### [Job]
From the entries below, gather every line containing the string "More".

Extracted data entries

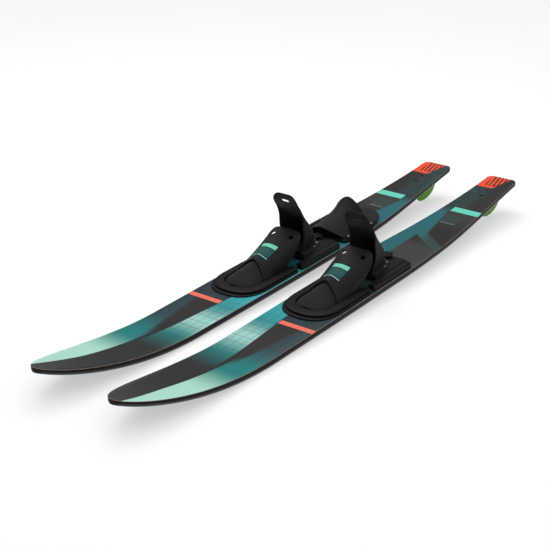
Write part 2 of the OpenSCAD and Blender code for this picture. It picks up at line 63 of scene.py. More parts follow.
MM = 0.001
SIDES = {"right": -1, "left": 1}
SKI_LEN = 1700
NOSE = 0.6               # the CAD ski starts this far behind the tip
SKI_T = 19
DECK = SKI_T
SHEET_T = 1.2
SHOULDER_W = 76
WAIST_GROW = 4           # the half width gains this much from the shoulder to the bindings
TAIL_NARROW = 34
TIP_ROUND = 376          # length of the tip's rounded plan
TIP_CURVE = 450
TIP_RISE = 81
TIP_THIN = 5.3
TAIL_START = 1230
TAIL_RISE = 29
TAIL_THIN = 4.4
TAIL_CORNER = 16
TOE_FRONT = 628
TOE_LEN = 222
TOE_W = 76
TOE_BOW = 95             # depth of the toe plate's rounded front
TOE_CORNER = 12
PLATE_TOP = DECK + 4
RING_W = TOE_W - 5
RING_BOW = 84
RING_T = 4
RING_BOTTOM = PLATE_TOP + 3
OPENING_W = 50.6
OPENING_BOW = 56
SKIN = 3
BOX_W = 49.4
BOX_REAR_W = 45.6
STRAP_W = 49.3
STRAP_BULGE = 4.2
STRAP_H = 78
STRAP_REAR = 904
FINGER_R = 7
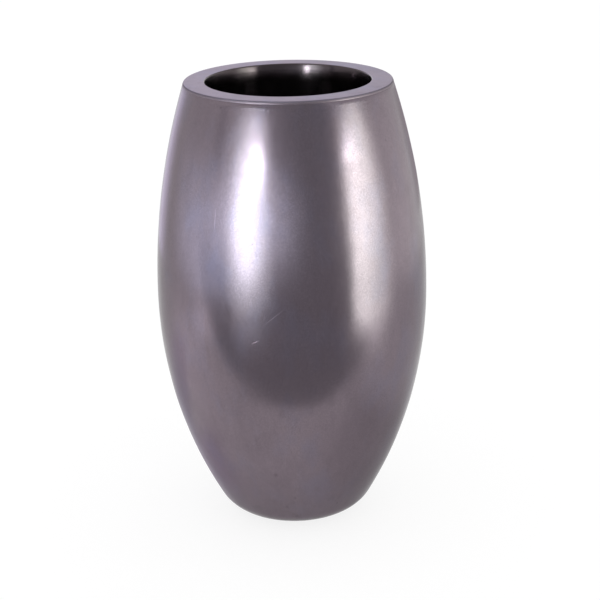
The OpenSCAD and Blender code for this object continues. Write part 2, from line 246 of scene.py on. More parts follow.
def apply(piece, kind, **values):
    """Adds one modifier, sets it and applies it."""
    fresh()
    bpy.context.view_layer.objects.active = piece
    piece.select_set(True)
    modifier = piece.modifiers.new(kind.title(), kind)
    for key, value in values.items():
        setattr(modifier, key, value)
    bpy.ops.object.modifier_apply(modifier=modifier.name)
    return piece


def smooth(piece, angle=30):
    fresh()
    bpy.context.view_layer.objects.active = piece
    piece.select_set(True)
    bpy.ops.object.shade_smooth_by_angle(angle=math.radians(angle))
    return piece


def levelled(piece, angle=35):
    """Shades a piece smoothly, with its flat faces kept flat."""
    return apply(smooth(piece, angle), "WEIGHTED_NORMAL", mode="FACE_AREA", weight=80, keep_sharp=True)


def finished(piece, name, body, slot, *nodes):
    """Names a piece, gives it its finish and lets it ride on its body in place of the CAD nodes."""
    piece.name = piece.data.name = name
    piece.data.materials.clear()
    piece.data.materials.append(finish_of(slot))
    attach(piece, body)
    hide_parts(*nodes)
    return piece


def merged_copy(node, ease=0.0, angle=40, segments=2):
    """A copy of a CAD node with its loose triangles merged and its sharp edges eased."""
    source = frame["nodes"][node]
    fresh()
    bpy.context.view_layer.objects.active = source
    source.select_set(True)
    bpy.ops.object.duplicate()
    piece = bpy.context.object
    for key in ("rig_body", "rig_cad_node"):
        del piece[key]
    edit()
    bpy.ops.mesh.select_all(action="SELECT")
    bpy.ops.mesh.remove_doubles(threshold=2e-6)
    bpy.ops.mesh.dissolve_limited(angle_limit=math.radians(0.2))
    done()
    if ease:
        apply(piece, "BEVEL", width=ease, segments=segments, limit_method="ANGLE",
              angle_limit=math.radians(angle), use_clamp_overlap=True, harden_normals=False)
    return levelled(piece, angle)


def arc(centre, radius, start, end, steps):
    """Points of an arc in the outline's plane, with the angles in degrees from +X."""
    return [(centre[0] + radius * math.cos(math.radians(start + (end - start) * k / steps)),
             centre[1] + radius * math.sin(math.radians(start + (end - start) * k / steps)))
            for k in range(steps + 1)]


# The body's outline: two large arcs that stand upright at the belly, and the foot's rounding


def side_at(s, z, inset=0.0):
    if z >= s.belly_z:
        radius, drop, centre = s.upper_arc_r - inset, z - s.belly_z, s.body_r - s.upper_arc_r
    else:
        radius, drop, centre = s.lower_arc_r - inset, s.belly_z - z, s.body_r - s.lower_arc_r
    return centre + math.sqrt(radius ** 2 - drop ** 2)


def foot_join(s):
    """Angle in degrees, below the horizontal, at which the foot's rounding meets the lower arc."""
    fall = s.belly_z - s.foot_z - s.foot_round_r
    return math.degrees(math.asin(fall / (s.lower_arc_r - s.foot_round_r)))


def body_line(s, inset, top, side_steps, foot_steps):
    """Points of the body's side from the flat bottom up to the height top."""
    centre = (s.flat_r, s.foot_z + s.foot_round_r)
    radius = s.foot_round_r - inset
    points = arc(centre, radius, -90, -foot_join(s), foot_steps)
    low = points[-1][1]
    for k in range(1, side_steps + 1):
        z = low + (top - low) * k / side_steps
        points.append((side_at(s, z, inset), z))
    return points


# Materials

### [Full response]
Write part 2 of the OpenSCAD and Blender code for this picture. It picks up at line 63 of scene.py. More parts follow.
The OpenSCAD and Blender code for this object continues. Write part 2, from line 246 of scene.py on. More parts follow.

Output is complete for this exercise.